**Prompt**
Repeat exactly the stretch of lines from the line containing "base_channel_front_left();" through the line containing "imported = [obj", both included, and nothing else.

□ □ □

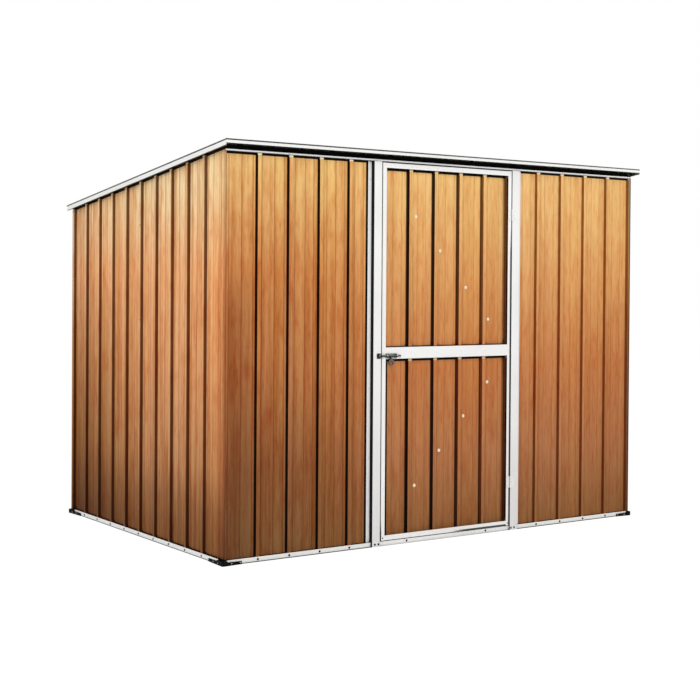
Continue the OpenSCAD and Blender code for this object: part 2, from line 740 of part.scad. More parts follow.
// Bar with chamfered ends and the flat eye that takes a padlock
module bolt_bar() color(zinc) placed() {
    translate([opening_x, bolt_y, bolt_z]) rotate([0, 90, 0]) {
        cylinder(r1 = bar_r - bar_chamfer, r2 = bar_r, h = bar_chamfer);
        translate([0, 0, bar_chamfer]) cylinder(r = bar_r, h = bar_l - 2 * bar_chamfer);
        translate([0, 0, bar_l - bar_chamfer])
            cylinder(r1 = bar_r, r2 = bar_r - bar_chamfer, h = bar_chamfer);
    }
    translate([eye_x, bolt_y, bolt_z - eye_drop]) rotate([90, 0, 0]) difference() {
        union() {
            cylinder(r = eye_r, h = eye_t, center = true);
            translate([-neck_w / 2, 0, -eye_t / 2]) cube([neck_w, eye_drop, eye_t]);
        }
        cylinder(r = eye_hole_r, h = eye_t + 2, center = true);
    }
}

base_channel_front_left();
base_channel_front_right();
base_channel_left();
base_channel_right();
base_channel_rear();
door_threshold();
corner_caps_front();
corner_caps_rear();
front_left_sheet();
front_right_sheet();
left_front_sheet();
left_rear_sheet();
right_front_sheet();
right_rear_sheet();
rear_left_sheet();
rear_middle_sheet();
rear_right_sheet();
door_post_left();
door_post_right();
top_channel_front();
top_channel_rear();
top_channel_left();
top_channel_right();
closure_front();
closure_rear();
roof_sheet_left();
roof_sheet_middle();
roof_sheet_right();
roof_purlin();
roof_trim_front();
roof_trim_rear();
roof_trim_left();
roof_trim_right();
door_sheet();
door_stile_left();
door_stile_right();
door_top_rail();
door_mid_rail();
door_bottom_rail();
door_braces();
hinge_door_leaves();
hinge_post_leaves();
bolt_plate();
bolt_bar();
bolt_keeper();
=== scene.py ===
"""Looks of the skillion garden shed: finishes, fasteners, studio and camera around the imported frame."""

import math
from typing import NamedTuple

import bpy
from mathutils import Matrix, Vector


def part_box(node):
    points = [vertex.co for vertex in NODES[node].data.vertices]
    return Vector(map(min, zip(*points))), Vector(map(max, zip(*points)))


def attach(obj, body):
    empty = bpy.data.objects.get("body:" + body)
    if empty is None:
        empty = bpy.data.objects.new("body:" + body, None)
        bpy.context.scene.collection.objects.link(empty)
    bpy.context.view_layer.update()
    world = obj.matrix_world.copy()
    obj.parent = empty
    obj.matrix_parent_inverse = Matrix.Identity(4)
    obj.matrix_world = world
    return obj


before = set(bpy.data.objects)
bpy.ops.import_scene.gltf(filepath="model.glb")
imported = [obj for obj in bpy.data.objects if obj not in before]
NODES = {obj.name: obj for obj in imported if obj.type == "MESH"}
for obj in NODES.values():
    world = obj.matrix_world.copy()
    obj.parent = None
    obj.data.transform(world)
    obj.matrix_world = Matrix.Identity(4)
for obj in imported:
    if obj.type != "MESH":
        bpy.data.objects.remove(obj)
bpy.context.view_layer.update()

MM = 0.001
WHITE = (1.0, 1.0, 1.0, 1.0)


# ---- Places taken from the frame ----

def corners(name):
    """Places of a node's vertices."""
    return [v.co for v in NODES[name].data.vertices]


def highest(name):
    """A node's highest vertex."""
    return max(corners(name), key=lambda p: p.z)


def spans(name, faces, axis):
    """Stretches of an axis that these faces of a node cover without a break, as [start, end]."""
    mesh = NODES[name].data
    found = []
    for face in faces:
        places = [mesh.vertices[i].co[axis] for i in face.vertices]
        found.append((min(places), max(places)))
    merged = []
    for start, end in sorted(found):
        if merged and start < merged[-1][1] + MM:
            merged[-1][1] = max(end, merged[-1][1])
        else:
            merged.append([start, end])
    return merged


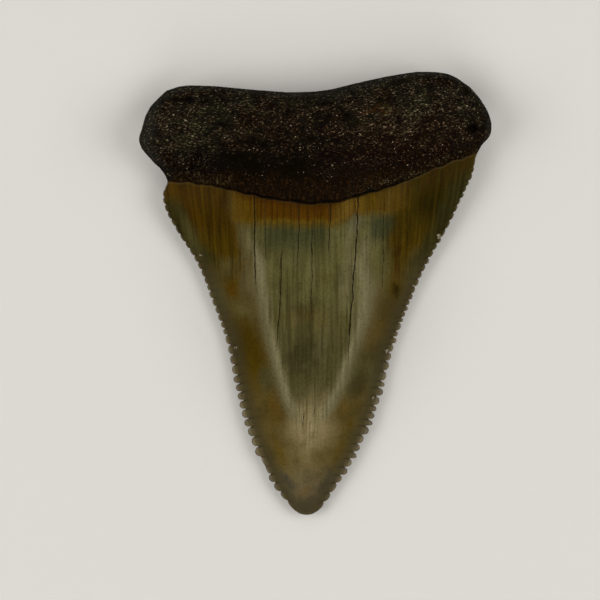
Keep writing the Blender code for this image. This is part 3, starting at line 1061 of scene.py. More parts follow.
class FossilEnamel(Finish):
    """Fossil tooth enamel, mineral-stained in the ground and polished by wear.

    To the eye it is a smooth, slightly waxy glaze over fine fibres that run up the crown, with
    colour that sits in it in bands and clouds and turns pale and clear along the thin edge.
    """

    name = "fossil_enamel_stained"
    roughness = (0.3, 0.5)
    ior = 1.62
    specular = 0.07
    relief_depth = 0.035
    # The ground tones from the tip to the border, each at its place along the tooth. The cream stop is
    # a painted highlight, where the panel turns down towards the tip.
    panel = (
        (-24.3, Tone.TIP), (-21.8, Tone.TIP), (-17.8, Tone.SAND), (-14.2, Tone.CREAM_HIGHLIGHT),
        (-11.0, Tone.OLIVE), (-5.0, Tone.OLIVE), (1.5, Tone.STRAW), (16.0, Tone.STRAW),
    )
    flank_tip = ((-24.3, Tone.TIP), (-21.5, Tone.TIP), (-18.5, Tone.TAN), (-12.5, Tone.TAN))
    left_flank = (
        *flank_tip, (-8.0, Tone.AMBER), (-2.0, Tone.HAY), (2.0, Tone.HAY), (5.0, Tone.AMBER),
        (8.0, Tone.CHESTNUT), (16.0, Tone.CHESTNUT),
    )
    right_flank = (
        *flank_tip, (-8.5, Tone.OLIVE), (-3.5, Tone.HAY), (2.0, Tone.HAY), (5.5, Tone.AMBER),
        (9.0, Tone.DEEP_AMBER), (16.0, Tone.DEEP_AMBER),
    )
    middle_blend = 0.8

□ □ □

**Completed task**
base_channel_front_left();
base_channel_front_right();
base_channel_left();
base_channel_right();
base_channel_rear();
door_threshold();
corner_caps_front();
corner_caps_rear();
front_left_sheet();
front_right_sheet();
left_front_sheet();
left_rear_sheet();
right_front_sheet();
right_rear_sheet();
rear_left_sheet();
rear_middle_sheet();
rear_right_sheet();
door_post_left();
door_post_right();
top_channel_front();
top_channel_rear();
top_channel_left();
top_channel_right();
closure_front();
closure_rear();
roof_sheet_left();
roof_sheet_middle();
roof_sheet_right();
roof_purlin();
roof_trim_front();
roof_trim_rear();
roof_trim_left();
roof_trim_right();
door_sheet();
door_stile_left();
door_stile_right();
door_top_rail();
door_mid_rail();
door_bottom_rail();
door_braces();
hinge_door_leaves();
hinge_post_leaves();
bolt_plate();
bolt_bar();
bolt_keeper();
=== scene.py ===
"""Looks of the skillion garden shed: finishes, fasteners, studio and camera around the imported frame."""

import math
from typing import NamedTuple

import bpy
from mathutils import Matrix, Vector


def part_box(node):
    points = [vertex.co for vertex in NODES[node].data.vertices]
    return Vector(map(min, zip(*points))), Vector(map(max, zip(*points)))


def attach(obj, body):
    empty = bpy.data.objects.get("body:" + body)
    if empty is None:
        empty = bpy.data.objects.new("body:" + body, None)
        bpy.context.scene.collection.objects.link(empty)
    bpy.context.view_layer.update()
    world = obj.matrix_world.copy()
    obj.parent = empty
    obj.matrix_parent_inverse = Matrix.Identity(4)
    obj.matrix_world = world
    return obj


before = set(bpy.data.objects)
bpy.ops.import_scene.gltf(filepath="model.glb")
imported = [obj for obj in bpy.data.objects if obj not in before]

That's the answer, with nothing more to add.